By: Jackson S.B. No. 14
(In the Senate - Filed December 21, 2004; January 31, 2005,
read first time and referred to Committee on Business and Commerce;
April 11, 2005, reported favorably by the following vote: Yeas 9,
Nays 0; April 11, 2005, sent to printer.)
A BILL TO BE ENTITLED
AN ACT
relating to disapproval by the commissioner of insurance of certain
property and casualty insurance rates; providing penalties.
BE IT ENACTED BY THE LEGISLATURE OF THE STATE OF TEXAS:
SECTION 1. Section 7, Article 5.13-2, Insurance Code, is
amended by adding Subsections (d) and (e) to read as follows:
(d) A new rate filing that is made by an insurer whose rate
is disapproved under Subsection (c) of this section and that is made
on or after the date of the written notice required under Subsection
(c) of this section is subject to prior approval by the commissioner
until the expiration of any appeal period related to a hearing
conducted under Subsection (c) of this section.

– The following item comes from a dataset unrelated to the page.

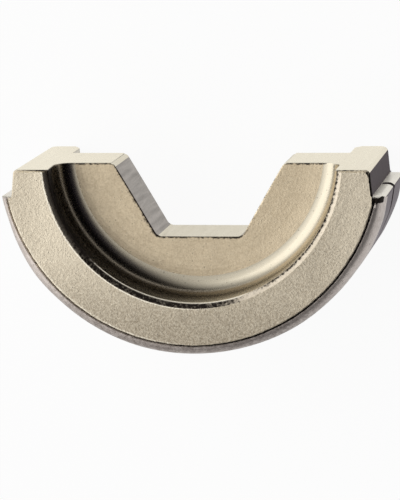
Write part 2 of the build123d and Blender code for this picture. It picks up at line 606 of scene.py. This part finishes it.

(e) In conjunction with a hearing required under Subsection
(c) of this section, the commissioner may:
(1) order restitution under Section 82.053 of this
code;
(2) impose any sanction authorized under Chapter 83 of
this code, including assessment of an administrative penalty as
provided by Chapter 84 of this code; or
(3) take any combination of the actions described by
Subdivisions (1) and (2) of this subsection.
SECTION 2. Article 5.144, Insurance Code, is amended by
amending Subsection (b) and by adding Subsection (b-1) to read as
follows:
(b) Except as provided by Subsection (d) of this article, if
the commissioner determines that an insurer has charged a rate for
personal automobile insurance or residential property insurance
that is excessive or unfairly discriminatory, as described by
Article 5.13-2 [or 5.101] of this code, the commissioner may order
the insurer to:
(1) issue a refund of the excessive or unfairly
discriminatory portion of the premium, plus interest on that
amount, directly to each affected policyholder if the amount of
that portion of the premium is at least 7.5 percent of the total
premium charged for the coverage; or
(2) if the amount of that portion of the premium is
less than 7.5 percent:
(A) provide each affected policyholder who
renews the policy a future premium discount in the amount of the
excessive or unfairly discriminatory portion of the premium, plus
interest on that amount; and
(B) provide each affected policyholder who does
not renew or whose coverage is otherwise terminated a refund in the
amount described by Subdivision (1) of this subsection.
(b-1) The rate for interest assessed under Subsection (b) of
this article is the prime rate for the calendar year in which the
order is issued plus six percent. For purposes of this subsection,
the prime rate is the prime rate as published by The Wall Street
Journal for the first day of that calendar year that is not a
Saturday, Sunday, or legal holiday. The interest accrues beginning
on the date on which the insurer first charged the excessive or
unfairly discriminatory rate, as determined by the commissioner,
and continues to accrue until the refund is paid.
SECTION 3. The change in law made by this Act applies only
to a rate used for an insurance policy delivered, issued for
delivery, or renewed on or after January 1, 2006. A rate used for a
policy delivered, issued for delivery, or renewed before January 1,
2006, is governed by the law as it existed immediately before the
effective date of this Act, and that law is continued in effect for
that purpose.
SECTION 4. This Act takes effect September 1, 2005.